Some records
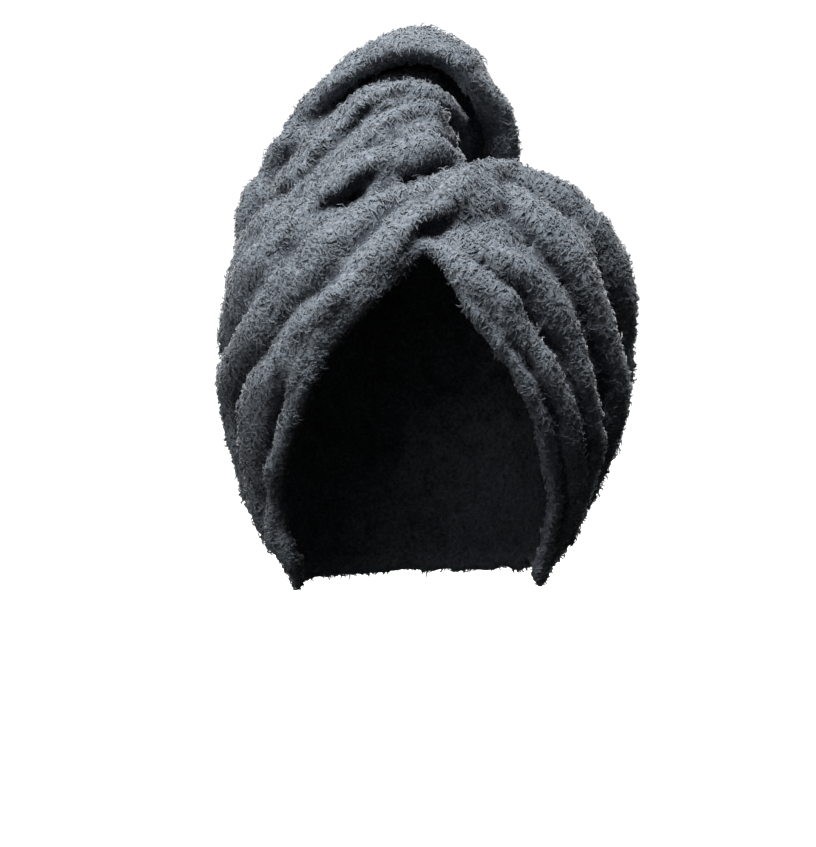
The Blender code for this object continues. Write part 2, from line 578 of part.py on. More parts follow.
# ---------------------------------------------------------------- the clasp
def turned(bm, profile, steps):
    """Solid of revolution about Z from a profile of (radius, height), closed on the axis."""
    rings = []
    for r, z in profile:
        if r == 0:
            rings.append([bm.verts.new((0, 0, z * MM))])
        else:
            rings.append([bm.verts.new((r * MM * math.cos(2 * math.pi * i / steps), r * MM * math.sin(2 * math.pi * i / steps), z * MM))
                          for i in range(steps)])
    for a, b in zip(rings, rings[1:]):
        for i in range(steps):
            j = (i + 1) % steps
            ring = [a[i % len(a)], a[j % len(a)], b[j % len(b)], b[i % len(b)]]
            ring = [v for k, v in enumerate(ring) if v not in ring[:k]]
            bm.faces.new(ring)


def clasp_mesh():
    """Button, shank and cord loop, joined into one solid.  Z is the button's axis, +Y points up the tail."""
    r, t, s = BUTTON_RADIUS, BUTTON_THICK, BUTTON_SHANK_RADIUS
    base, cord = -3.0, LOOP_CORD_RADIUS
    under = 2 * cord + 0.9
    profile = [(0, base), (s, base), (s, under), (r - 1.2, under), (r, under + 1.0), (r, under + t - 1.4), (r - 0.7, under + t - 0.5),
               (r - 1.8, under + t), (r - 3.4, under + t - 0.7), (0, under + t - 0.9)]
    bm = bmesh.new()
    turned(bm, profile, 28)
    bmesh.ops.recalc_face_normals(bm, faces=bm.faces)
    button = bpy.data.meshes.new("button")
    bm.to_mesh(button)
    bm.free()
    # The loop: round the shank, then two runs that close up towards the tail's tip.
    half = LOOP_WIDTH / 2
    path = []
    for k in range(9):
        a = math.pi + math.pi * k / 8
        path.append((half * math.cos(a), half * 0.9 * math.sin(a), cord + 0.2))
    for x, y, z in ((half * 0.95, 5.0, cord + 0.4), (half * 0.6, 9.5, cord + 1.2), (half * 0.32, 14.0, cord + 2.4)):
        path.append((x, y, z))
    path = [(-x, y, z) for x, y, z in path[:-4:-1]][::1] + path
    tips = path[:3]
    path = tips + path[3:]
    curve_data = bpy.data.curves.new("loop", "CURVE")
    curve_data.dimensions = "3D"
    curve_data.bevel_depth = cord * MM
    curve_data.bevel_resolution = 2
    curve_data.use_fill_caps = True
    spline = curve_data.splines.new("POLY")
    spline.points.add(len(path) - 1)
    for point, (x, y, z) in zip(spline.points, path):
        point.co = (x * MM, y * MM, z * MM, 1)
    loop = bpy.data.objects.new("loop", curve_data)
    collection().objects.link(loop)
    # A sewn end closes the loop where it leaves the tail.
    bm = bmesh.new()
    bmesh.ops.create_uvsphere(bm, u_segments=16, v_segments=10, radius=1.0)
    for v in bm.verts:
        v.co = (v.co.x * 4.6 * MM, (15.5 + v.co.y * 4.2) * MM, (cord + 2.6 + v.co.z * 2.4) * MM)
    knot = bpy.data.meshes.new("sewn_end")
    bm.to_mesh(knot)
    bm.free()
    # The shank meets the loop's runs through a small web, so that the clasp is one plain piece.
    bm = bmesh.new()
    bmesh.ops.create_cube(bm, size=1.0)
    for v in bm.verts:
        v.co = (v.co.x * (LOOP_WIDTH + 0.6) * MM, v.co.y * 3.0 * MM, (cord + 0.2 + v.co.z * 1.6) * MM)
    web = bpy.data.meshes.new("web")
    bm.to_mesh(web)
    bm.free()
    main = add_object("clasp_main", button)
    others = [loop, add_object("clasp_knot", knot), add_object("clasp_web", web)]
    for other in others:
        mod = main.modifiers.new("join", "BOOLEAN")
        mod.operation = "UNION"
        mod.solver = "EXACT"
        mod.object = other
    out = applied(main)
    for o in [main] + others:
        bpy.data.objects.remove(o)
    keep_largest(out)
    return out


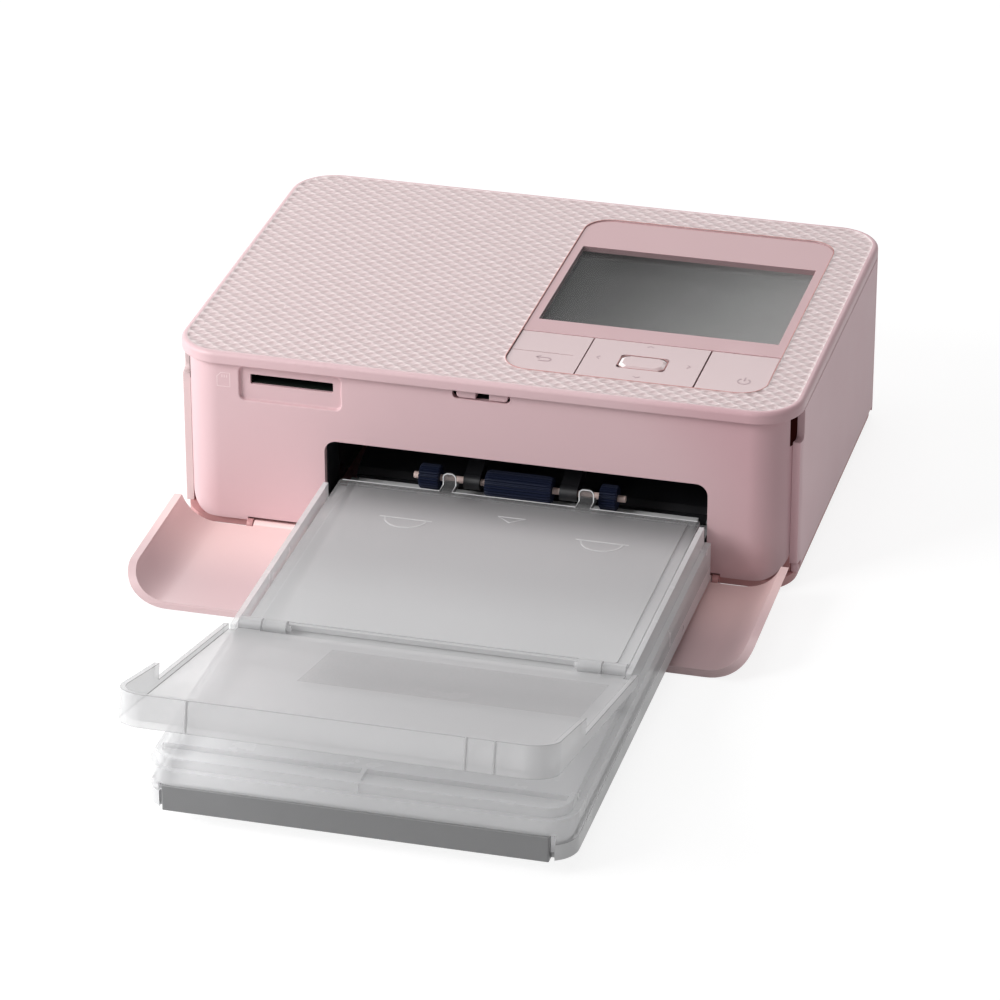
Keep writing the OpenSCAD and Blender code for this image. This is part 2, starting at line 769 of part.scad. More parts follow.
// Key plates share one rounded outline, so that the outer corners follow the panel
module key_plate(x, z) {
    intersection() {
        slab([key_x0, key_x3], [key_y[0], key_y[1] + 20], z, panel_r - key_edge);
        slab(x, key_y, z);
    }
}

module stem(at, r) rod_z([stem_z, key_under], at, r);

module menu_back_key() color("#dcb3b6") {
    mid = pad_mid[1];
    difference() {
        union() {
            key_plate([key_x0, key_x1], [key_under, key_top]);
            rod_x([key_x0, key_x1 - 1], [mid, rock_z], rock_r);
            for (dy = [-rocker_reach, rocker_reach])
                stem([(key_x0 + key_x1) / 2, mid + dy], 1.5);
        }
        slab([key_x0 - 1, key_x1 - 2.9], [mid - 0.15, mid + 0.15], [key_top - 0.5, key_top + 1]);
    }
}

// Ring that turns on two stubs along X and carries the four-way key on two along Y
module pad_gimbal() color("#3a3a3d") {
    difference() {
        union() {
            slab([pad_mid[0] - 8.5, pad_mid[0] + 8.5], [pad_mid[1] - 5.8, pad_mid[1] + 5.8],
                 [key_under - 1.5, key_under - slide_gap]);
            rod_x([pad_mid[0] - tilt_x, pad_mid[0] + tilt_x], [pad_mid[1], tilt_z], tilt_r);
            rod_y([pad_mid[1] - pad_reach[1], pad_mid[1] + pad_reach[1]],
                  [pad_mid[0], tilt_z], tilt_r);
        }
        slab([pad_mid[0] - ok_w / 2 - 0.4, pad_mid[0] + ok_w / 2 + 0.4],
             [pad_mid[1] - ok_l / 2 - 0.4, pad_mid[1] + ok_l / 2 + 0.4], [0, body_h]);
    }
}

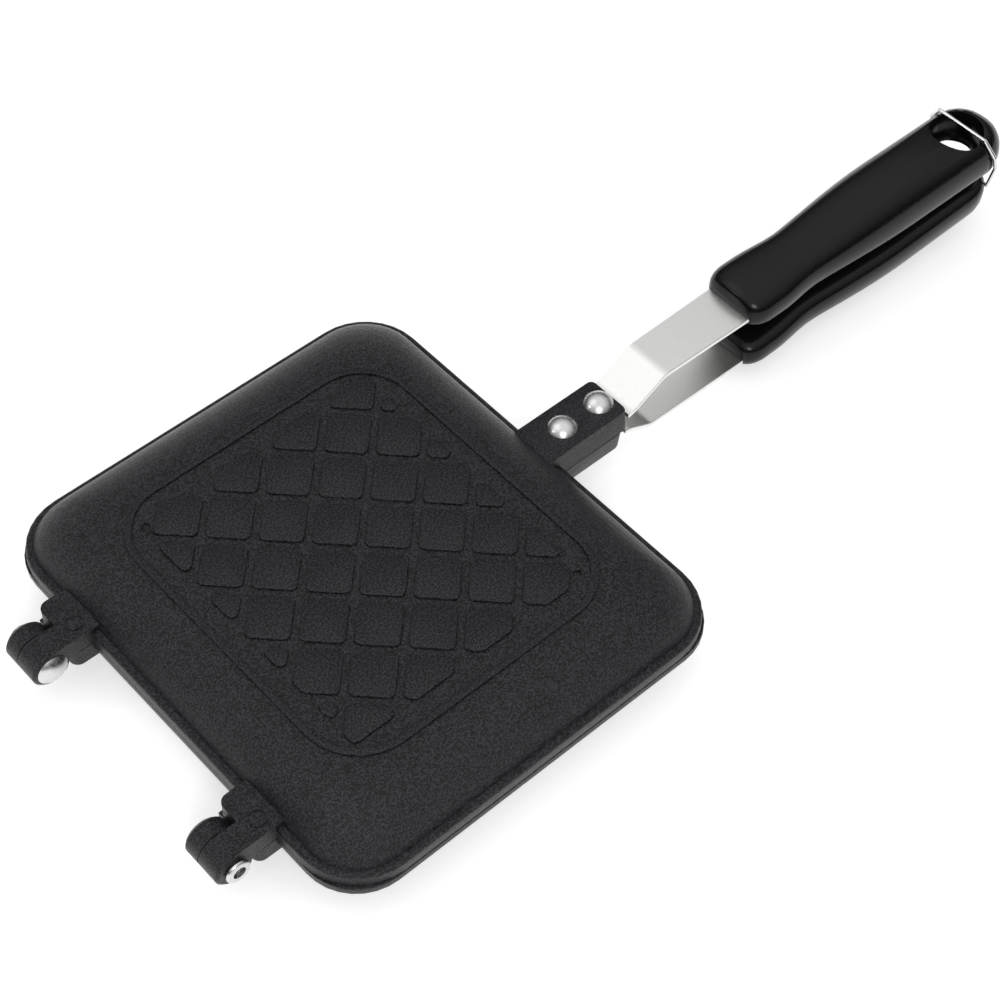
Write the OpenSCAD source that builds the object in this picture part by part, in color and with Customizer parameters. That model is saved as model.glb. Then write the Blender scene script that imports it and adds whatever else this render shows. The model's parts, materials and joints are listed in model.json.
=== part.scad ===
// Hinged pie iron: two toasting pans closed face to face, with riveted straps and moulded grips.
// +X runs from the hinges to the grips, +Y across the pan, +Z up.
// The origin is the centre of the pans on the plane where they meet.

/* [Pan] */
// half of the pan's length, hinge side to handle side
pan_hx = 66.4; // [64:0.1:69]
// half of the pan's width
pan_hy = 75; // [72:0.1:78]
// corner radius of the upper rim, seen from above
rim_r_upper = 18.5; // [17:0.5:20]
// corner radius of the lower rim, seen from above
rim_r_lower = 16.5; // [15:0.5:18]
// thickness of the upper rim, measured from the meeting plane
rim_t_upper = 4.2; // [3.6:0.1:4.6]
// thickness of the lower rim, measured from the meeting plane
rim_t_lower = 3.2; // [2.8:0.1:4.6]
// rounding of the rim's outer edge
rim_edge = 1; // [0.4:0.1:1.4]
// flat and rounded edge of the rim outside the shoulder
flange_w = 2.2; // [1.8:0.1:3]
// height of the raised band and tiles above the meeting plane
pan_h = 15.4; // [14:0.1:17]
// wall thickness of the pan
wall = 2.6; // [2:0.1:3]
// half of the open gap between the two rims
part_gap = 0.15; // [0.1:0.01:0.2]
// corner radius of the shoulder where it leaves the flange
shoulder_r = 15.9; // [14:0.1:17]
// wall angle left at the foot of the shoulder
shoulder_a0 = 12; // [5:1:20]

/* [Pressed pattern] */
// half of the band's length, to its outer edge
band_hx = 47.6; // [46:0.1:49]
// half of the band's width, to its outer edge
band_hy = 53.6; // [52:0.1:55]
// corner radius of the band, outer edge
band_r = 18; // [16:0.5:20]
// width of the raised band
band_w = 2.3; // [1.8:0.1:3]
// height of band and tiles above the panel
relief = 0.7; // [0.4:0.05:0.9]
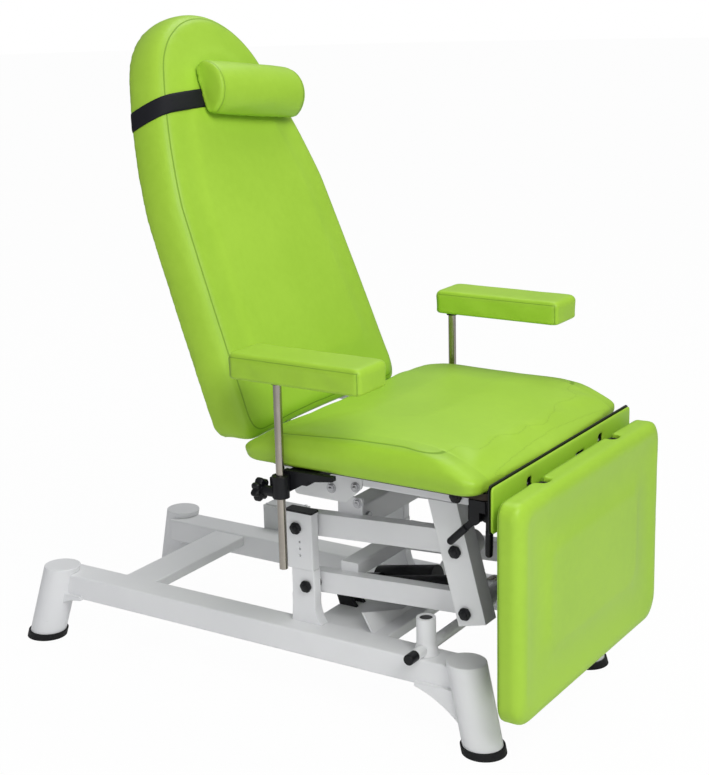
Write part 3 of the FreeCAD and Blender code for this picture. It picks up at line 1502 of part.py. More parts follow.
def levers():
    # The hanger is a short roof under the seat with three cheeks; each lever turns between two of them
    y0 = -frame_outer_y
    depth = hanger_cheek + 2 * (hanger_cheek + hanger_slot)
    top = frame_top_z - hanger_drop
    roof = box(back_lever_x - hanger_radius, leg_lever_x + hanger_radius, y0 - depth, y0,
               top - hanger_roof, top)
    pieces = [rounded(roof, hanger_edge, z_axis)]
    centres = []
    for index, x in enumerate((leg_lever_x, back_lever_x)):
        face = y0 - index * (hanger_cheek + hanger_slot)
        for outer in (face, face - hanger_cheek - hanger_slot):
            pieces.append(box(x - hanger_radius, x + hanger_radius, outer - hanger_cheek, outer,
                              lever_pivot_z, top - hanger_roof / 2))
            pieces.append(across(hanger_radius, x, lever_pivot_z, outer - hanger_cheek, outer))
        centre = face - hanger_cheek - hanger_slot / 2
        half = hanger_slot / 2
        pieces.append(across(lever_pin_radius, x, lever_pivot_z, centre - half, centre + half))
        centres.append(centre)
    keep("lever_housing", joined(pieces))
    keep("backrest_lever", lever(back_lever_x, lever_pivot_z, centres[1], -back_lever_reach,
                                 -back_lever_drop))
    keep("leg_rest_lever", lever(leg_lever_x, lever_pivot_z, centres[0], -leg_lever_reach,
                                 -leg_lever_drop))


def lever(x, z, centre, reach_x, reach_z):
    y0 = centre - lever_thickness / 2
    y1 = centre + lever_thickness / 2
    end = vector(x + reach_x, centre, z + reach_z)
    eye = across(lever_eye_radius, x, z, y0, y1)
    arm = bar(x, z, end.x, end.z, lever_arm_half_width, y0 + lever_arm_inset, y1 - lever_arm_inset)
    grip_start = vector(x + reach_x * lever_grip_share, centre, z + reach_z * lever_grip_share)
    grip = rod(lever_grip_radius, grip_start, end)
    tip = Part.makeSphere(lever_grip_radius, end)
    hole = across(lever_pin_radius + running_gap, x, z, y0 - cut_overrun, y1 + cut_overrun)
    return joined([eye, arm, grip, tip]).cut(hole)


def export():
    compound = Part.makeCompound([solid for solids in parts.values() for solid in solids])
    bounds = compound.optimalBoundingBox(False)
    shift = -(bounds.XMin + bounds.XMax) / 2
    os.makedirs("parts", exist_ok=True)
    for name, solids in parts.items():
        moved = []
        for solid in solids:
            copy = solid.copy()
            copy.translate(vector(shift, 0, 0))
            moved.append(copy)
        shape = moved[0] if len(moved) == 1 else Part.makeCompound(moved)
        shape.exportStep(os.path.join("parts", name + ".step"))
    print("shift", round(shift, 3), "nodes", len(parts))
    print("box", [round(value, 2) for value in (bounds.XMin + shift, bounds.XMax + shift, bounds.YMin,
                                                bounds.YMax,
                                                bounds.ZMin, bounds.ZMax)])


base()
uprights()
control_box()
links()
actuator()
seat()
flap()
backrest()
keep("head_pillow", pillow())
keep("pillow_strap", strap())
leg_rest()
gas_springs()
arms()
levers()
export()
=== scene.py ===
import json
import math
import bmesh
import bpy
import numpy as np
from mathutils import Matrix, Vector
from mathutils.bvhtree import BVHTree


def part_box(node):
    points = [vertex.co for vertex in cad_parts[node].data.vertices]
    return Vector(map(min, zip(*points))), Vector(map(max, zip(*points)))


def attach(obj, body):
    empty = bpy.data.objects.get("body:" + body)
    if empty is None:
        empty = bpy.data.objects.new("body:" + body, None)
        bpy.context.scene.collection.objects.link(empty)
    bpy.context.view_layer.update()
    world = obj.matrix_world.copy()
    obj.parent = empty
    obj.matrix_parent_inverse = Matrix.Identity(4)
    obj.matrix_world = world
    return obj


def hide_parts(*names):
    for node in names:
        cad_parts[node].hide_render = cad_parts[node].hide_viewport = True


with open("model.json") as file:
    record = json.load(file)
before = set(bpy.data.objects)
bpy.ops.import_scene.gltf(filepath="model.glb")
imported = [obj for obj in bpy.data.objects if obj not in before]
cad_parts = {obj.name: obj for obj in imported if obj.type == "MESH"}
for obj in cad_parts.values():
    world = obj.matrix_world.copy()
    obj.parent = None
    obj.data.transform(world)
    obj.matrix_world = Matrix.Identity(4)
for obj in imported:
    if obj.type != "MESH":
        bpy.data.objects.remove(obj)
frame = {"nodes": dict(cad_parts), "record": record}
nodes = frame["nodes"]
scene = bpy.context.scene
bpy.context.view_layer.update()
chairShift = -0.036825  # the CAD sizes are about the middle of the base; this brings them into the frame
print("stage: frame loaded,", len(nodes), "nodes")

# Camera and light

view = {
    "place": (1.77816, -2.594, 1.417),
    "azimuth": 33.0,
    "down": 15.02,
    "roll": -1.414,
    "lens": 74.88,
}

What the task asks
Within the listing above, locate the line containing "moved.append(copy)" and the line containing "# Camera and light". Reproduce those two lines and all lines between them exactly, with nothing added.

Answer below
            moved.append(copy)
        shape = moved[0] if len(moved) == 1 else Part.makeCompound(moved)
        shape.exportStep(os.path.join("parts", name + ".step"))
    print("shift", round(shift, 3), "nodes", len(parts))
    print("box", [round(value, 2) for value in (bounds.XMin + shift, bounds.XMax + shift, bounds.YMin,
                                                bounds.YMax,
                                                bounds.ZMin, bounds.ZMax)])


base()
uprights()
control_box()
links()
actuator()
seat()
flap()
backrest()
keep("head_pillow", pillow())
keep("pillow_strap", strap())
leg_rest()
gas_springs()
arms()
levers()
export()
=== scene.py ===
import json
import math
import bmesh
import bpy
import numpy as np
from mathutils import Matrix, Vector
from mathutils.bvhtree import BVHTree


def part_box(node):
    points = [vertex.co for vertex in cad_parts[node].data.vertices]
    return Vector(map(min, zip(*points))), Vector(map(max, zip(*points)))


def attach(obj, body):
    empty = bpy.data.objects.get("body:" + body)
    if empty is None:
        empty = bpy.data.objects.new("body:" + body, None)
        bpy.context.scene.collection.objects.link(empty)
    bpy.context.view_layer.update()
    world = obj.matrix_world.copy()
    obj.parent = empty
    obj.matrix_parent_inverse = Matrix.Identity(4)
    obj.matrix_world = world
    return obj


def hide_parts(*names):
    for node in names:
        cad_parts[node].hide_render = cad_parts[node].hide_viewport = True


with open("model.json") as file:
    record = json.load(file)
before = set(bpy.data.objects)
bpy.ops.import_scene.gltf(filepath="model.glb")
imported = [obj for obj in bpy.data.objects if obj not in before]
cad_parts = {obj.name: obj for obj in imported if obj.type == "MESH"}
for obj in cad_parts.values():
    world = obj.matrix_world.copy()
    obj.parent = None
    obj.data.transform(world)
    obj.matrix_world = Matrix.Identity(4)
for obj in imported:
    if obj.type != "MESH":
        bpy.data.objects.remove(obj)
frame = {"nodes": dict(cad_parts), "record": record}
nodes = frame["nodes"]
scene = bpy.context.scene
bpy.context.view_layer.update()
chairShift = -0.036825  # the CAD sizes are about the middle of the base; this brings them into the frame
print("stage: frame loaded,", len(nodes), "nodes")

# Camera and light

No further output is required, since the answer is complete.